Hongseok Namkoong (original) (raw)

arXiv:2408.04570 [cs.LG], 2024

Selected for oral presentations at the Econometric Society Interdisciplinary Frontiers: Economics and AI+ML conference and Conference on Digital Experimentation

Adaptivity can significantly improve efficiency of experimentation, but it is challenging to implement even at large online platforms with mature experimentation systems. As a result, many real-world experiments are deliberately implemented with large batches and a handful of opportunities to update the sampling allocation as a way to reduce operational costs of experimentation.
In this work, we focus on adaptive experiments with limited adaptivity (short horizons T < 10). Bandit algorithms focusing on long-horizon settings are tailored to provide regret guarantees for each specific case, and we find they often underperform static A/B tests on practical problem instances with batched feedback, non-stationarity, multiple objectives and constraints, and personalization.
In response, we develop a mathematical programming framework for developing adaptive experimentation algorithms. Instead of the problem-specific research paradigm (akin to an optimization solver developed for a particular linear program), we ask the modeler to write down a flexible optimization formulation and use modern machine learning systems to (heuristically) solve for adaptive designs. Since a naive formulation of the adaptive experimentation problem as a dynamic program is intractable, we propose a batched view of the experimentation process.
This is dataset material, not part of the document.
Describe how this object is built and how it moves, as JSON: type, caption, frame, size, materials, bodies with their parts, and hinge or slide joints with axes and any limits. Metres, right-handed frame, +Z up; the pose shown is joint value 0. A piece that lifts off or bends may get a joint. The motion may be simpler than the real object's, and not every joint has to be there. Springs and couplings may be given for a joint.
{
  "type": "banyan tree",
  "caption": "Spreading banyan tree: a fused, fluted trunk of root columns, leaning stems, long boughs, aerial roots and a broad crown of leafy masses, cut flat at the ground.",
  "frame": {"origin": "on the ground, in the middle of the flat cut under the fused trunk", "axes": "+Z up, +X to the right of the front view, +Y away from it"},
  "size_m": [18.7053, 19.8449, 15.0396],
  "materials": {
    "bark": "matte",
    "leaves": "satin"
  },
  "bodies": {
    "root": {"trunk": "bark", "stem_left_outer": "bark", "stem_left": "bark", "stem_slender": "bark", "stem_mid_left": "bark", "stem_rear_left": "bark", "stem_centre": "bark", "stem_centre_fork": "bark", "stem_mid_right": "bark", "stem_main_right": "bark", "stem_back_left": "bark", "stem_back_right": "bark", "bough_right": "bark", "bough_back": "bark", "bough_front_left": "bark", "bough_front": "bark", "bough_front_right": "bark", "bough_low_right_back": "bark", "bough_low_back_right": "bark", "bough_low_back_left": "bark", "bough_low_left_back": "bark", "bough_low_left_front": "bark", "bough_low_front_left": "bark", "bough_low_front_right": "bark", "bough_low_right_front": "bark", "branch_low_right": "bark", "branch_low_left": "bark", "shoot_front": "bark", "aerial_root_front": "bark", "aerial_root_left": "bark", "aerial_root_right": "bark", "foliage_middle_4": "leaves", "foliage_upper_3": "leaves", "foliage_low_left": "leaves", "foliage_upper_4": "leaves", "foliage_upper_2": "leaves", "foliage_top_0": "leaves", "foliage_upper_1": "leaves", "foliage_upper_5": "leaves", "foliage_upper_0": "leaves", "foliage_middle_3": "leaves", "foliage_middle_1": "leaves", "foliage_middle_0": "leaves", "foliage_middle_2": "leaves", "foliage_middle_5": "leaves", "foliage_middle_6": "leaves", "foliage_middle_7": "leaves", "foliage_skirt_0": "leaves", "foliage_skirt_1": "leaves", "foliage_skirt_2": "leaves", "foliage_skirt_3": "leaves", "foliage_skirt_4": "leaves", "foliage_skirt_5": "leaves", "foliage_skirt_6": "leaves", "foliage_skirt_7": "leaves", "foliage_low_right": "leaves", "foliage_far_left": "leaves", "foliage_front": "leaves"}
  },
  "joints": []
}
We model the uncertainty around batch-level sufficient statistics necessary to make allocation decisions, instead of attempting to model unit-level outcomes whose distributions are commonly unknown and leads to intractable dynamic programs with combinatorial action spaces.
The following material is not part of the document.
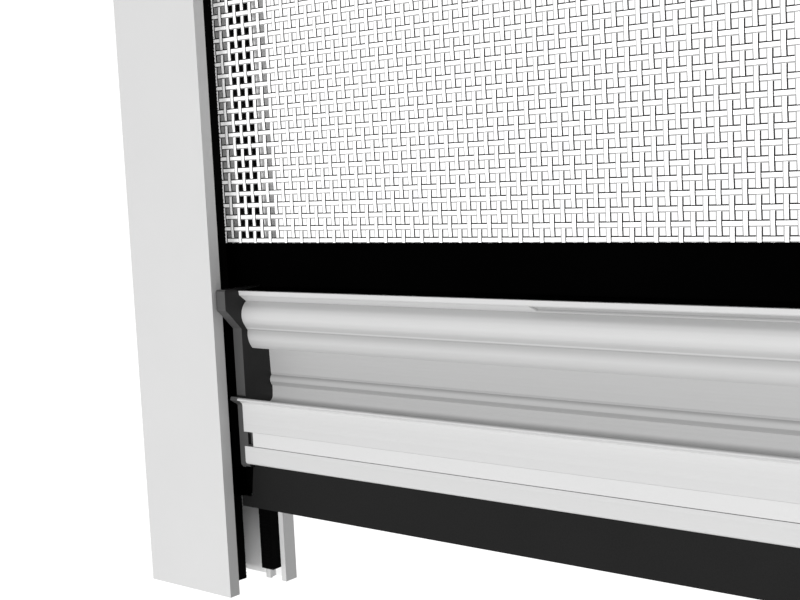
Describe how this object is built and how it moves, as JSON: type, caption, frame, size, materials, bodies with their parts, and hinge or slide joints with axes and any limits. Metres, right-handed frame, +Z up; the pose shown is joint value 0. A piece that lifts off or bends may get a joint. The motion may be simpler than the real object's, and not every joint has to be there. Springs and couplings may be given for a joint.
{
  "type": "retractable window screen frame",
  "caption": "Retractable insect screen for a window: side rails with brushes, top cassette with spring roller, white mesh and a sliding pull bar.",
  "frame": {"origin": "under the middle of the screen, level with the side rails' lower ends, half way through its depth", "axes": "+X across the window to the right as seen from the room, +Y out of the room through the window, +Z up"},
  "size_m": [0.5, 0.043, 0.6],
  "materials": {
    "white_aluminium": "satin powder coat",
    "white_plastic": "satin",
    "black_pile": "matte pile",
    "black_plastic": "satin",
    "black_band": "matte",
    "black_rubber": "matte",
    "white_mesh": "matte",
    "bare_aluminium": "satin",
    "grey_plastic": "satin",
    "steel": "satin"
  },
  "bodies": {
    "frame": {"side_rail_left": "white_aluminium", "side_rail_right": "white_aluminium", "cassette_housing": "white_aluminium", "cassette_end_left": "white_plastic", "cassette_end_right": "white_plastic", "front_brush_left": "black_pile", "front_brush_right": "black_pile", "rear_brush_left": "black_pile", "rear_brush_right": "black_pile", "cassette_brush": "black_pile", "mesh_panel": "white_mesh", "spring_collar": "grey_plastic", "spring_shaft": "steel", "torsion_spring": "steel", "idler_pin": "steel", "cassette_screws": "steel"},
    "bar": {"pull_bar": "white_aluminium", "bar_trim_strip": "white_aluminium", "bar_end_cap_left": "black_plastic", "bar_end_cap_right": "black_plastic", "bottom_seal": "black_rubber", "mesh_band": "black_band", "band_retainer": "black_band"},
    "roller": {"roller_tube": "bare_aluminium", "roller_spline": "grey_plastic", "roller_bush_spring": "grey_plastic", "roller_bush_inner": "grey_plastic", "roller_bush_idler": "grey_plastic", "mesh_roll": "white_mesh"}
  },
  "joints": [
    {"name": "bar_slide", "type": "slide", "parent": "frame", "child": "bar", "axis": [0, 0, 1], "range_m": [-0.0215, 0.474], "deforming": ["mesh_panel"]},
    {"name": "roller_turn", "type": "hinge", "parent": "frame", "child": "roller", "pos_m": [0, 0.0041, 0.577], "axis": [-1, 0, 0], "range_deg": [-108, 2345]}
  ],
  "couplings": [
    {"joint": "roller_turn", "follows": "bar_slide", "rad_per_m": 86.207}
  ]
}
Sequential Gaussian approximations is the main intellectual vehicle powering our mathematical programming framework. CLT-based normal approximations are universal in statistical inference, and a sequential variant we prove provides a simple optimization formulation that lends itself to modern computational tools. Through extensive empirical evaluation, we observe that even a preliminary and heuristic solution approach can provide major robustness benefits. Unlike bespoke methods (e.g., Thompson sampling variants), our mathematical programming framework provides consistent gains over static randomized control trials and exhibits robust performance across problem instances.